Car voilà une école dont les élèves connaissent, sur le bout des doigts, le fin du fin de la pensée critique. Sociologie, philosophie morale, ces jeunes gens n’ont, jamais, l’excuse de l’ignorance. Malgré cela, quelle collection de salopards : parmi beaucoup d’autres, le très démocratique Pompidou, l’encore plus démocratique Senghor, Giraudoux le collabo, et de nos jours, ces géants de la pensée que sont Michel Field, austère modèle de rigueur au sein du sanctuaire de vertu appelé TF1, Christophe Barbier, sage directeur du flambeau d’intelligence appelé L’Express, ou Nicolas Demorand, révolutionnaire radiophonique.
Pour autant, le fond ne semblait pas encore touché. Erreur, que dévoile un stupéfiant article paru dans Le Nouvel économiste du 7 octobre 2010, et signé par Rat Koenig. Pardon, Gaspard Koenig, les connaisseurs de l’argot auront rectifié d’eux-mêmes. Petit Koenig, quoique normalien et agrégé de philosophie, a pondu ceci : « Je vous écris de la City. Normaliens philosophes, docteurs en lettres, agrégés démissionnaires… que vient chercher la crème des intellos français dans les salles de marché londoniennes ? » Un chiffre d’abord : « 60 000 Français travaillent aujourd’hui dans la City de Londres. […] Qui devinerait que, parmi cette troupe fameuse pour ses bonus, son communautarisme franchouillard et sa mauvaise volonté fiscale, se cachent […] des intellectuels passés à l’ennemi, des masochistes qui ont fait le choix du workaholisme ? » Honnête, Petit Koenig annonce qu’il est « parti travailler à la Berd, Banque européenne de reconstruction et de développement » ; l’un de ces machins (on se souvient que de Gaulle avait qualifié l’Onu de « machin ») par l’entremise desquels le capitalisme international s’auto-coordonne et où s’était illustré un autre titan philosophique, Jacques Attali.

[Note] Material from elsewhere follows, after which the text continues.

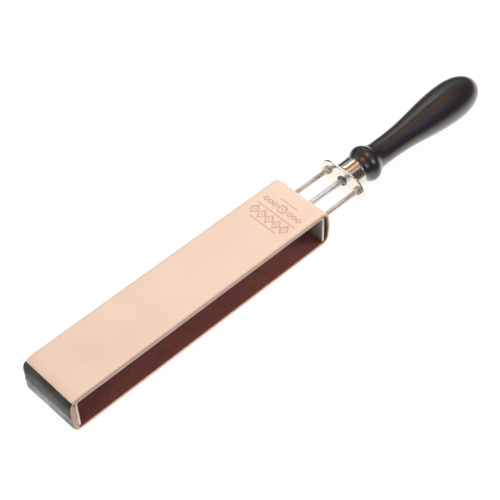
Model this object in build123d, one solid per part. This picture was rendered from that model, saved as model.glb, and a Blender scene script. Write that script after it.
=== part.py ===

La question s’impose : pourquoi ? Pourquoi des cerveaux en principe actifs et aigus, pourquoi des esprits dénués de toute ignorance quant aux subterfuges et aux ignominies du capitalisme en deviennent-ils à la fois les thuriféraires, les éminences grises et les esclaves ? à ce point que l’article, qui serait drôle s’il n’était ignoble, devient l’exemple même de ce qu’il décrit, un chef-d’œuvre de prostitution hypocrite. Lisez plutôt : « L’appât du gain, la promesse lointaine et souvent illusoire de salaires aux sextuples zéros sont loin de constituer pour eux une motivation essentielle. » Ben voyons. Parle à mon chéquier, ma tête est malade. 300 000 euros par an à 26 ans, quand on pensait se contenter d’un salaire de l’éducation nationale, pas une motivation essentielle ? Un vocabulaire plus riche et une syntaxe plus pure sont les vraies différences entre un normalien vendu au fric et une prostituée vantant les vertus de la vertu.
Laissons Gaspard à ses contorsions d’amour-propre ; il ne faut pas longtemps pour apercevoir, énorme, la statue du Commandeur qu’il s’efforce de ne pas regarder. Et qu’il se garde bien de citer. Pierre Bourdieu. Le sociologue à qui l’on doit la notion de capital culturel, plus précisément de capital scolaire. Capital. Les normaliens détiennent un prodigieux capital scolaire et culturel. Dans une société qui n’a plus pour seul horizon que le profit, ils mettent ce capital à profit. Et LE capital, reniflant ces jeunes gens férocement travailleurs, agiles d’esprit et en définitive si agiles moralement, reconnaît en eux une source de profit.
Mais la surprise, et donc le profitable enseignement de l’article du gaspard, se devine derrière cette phrase : « Le grouillement des open-spaces, le rush des deadlines, l’universalité de l’anglais comme langue de travail : voilà qui fait de la City, avec ses églises gothiques et ses immeubles futuristes, le passage obligé du roman d’apprentissage contemporain. » Plus franc encore : « être là où les choses se passent » ; « le sentiment de pénétrer le cœur financier du monde, là où Fernand Braudel voyait l’essence même d’une époque ». Traduisons : ces petits messieurs, qui, il y a encore cinquante ans, auraient vus leur diplôme les propulser au cœur du pouvoir français, savent que le pouvoir français n’existe plus. Ils veulent s’approcher de la vraie puissance, l’argent ; cette institution sournoise qui se présente comme un servant, pour mieux devenir un maître. L’exode des normaliens, faux philosophes et vrais sophistes, constitue une preuve de plus que le pouvoir est là où est l’argent.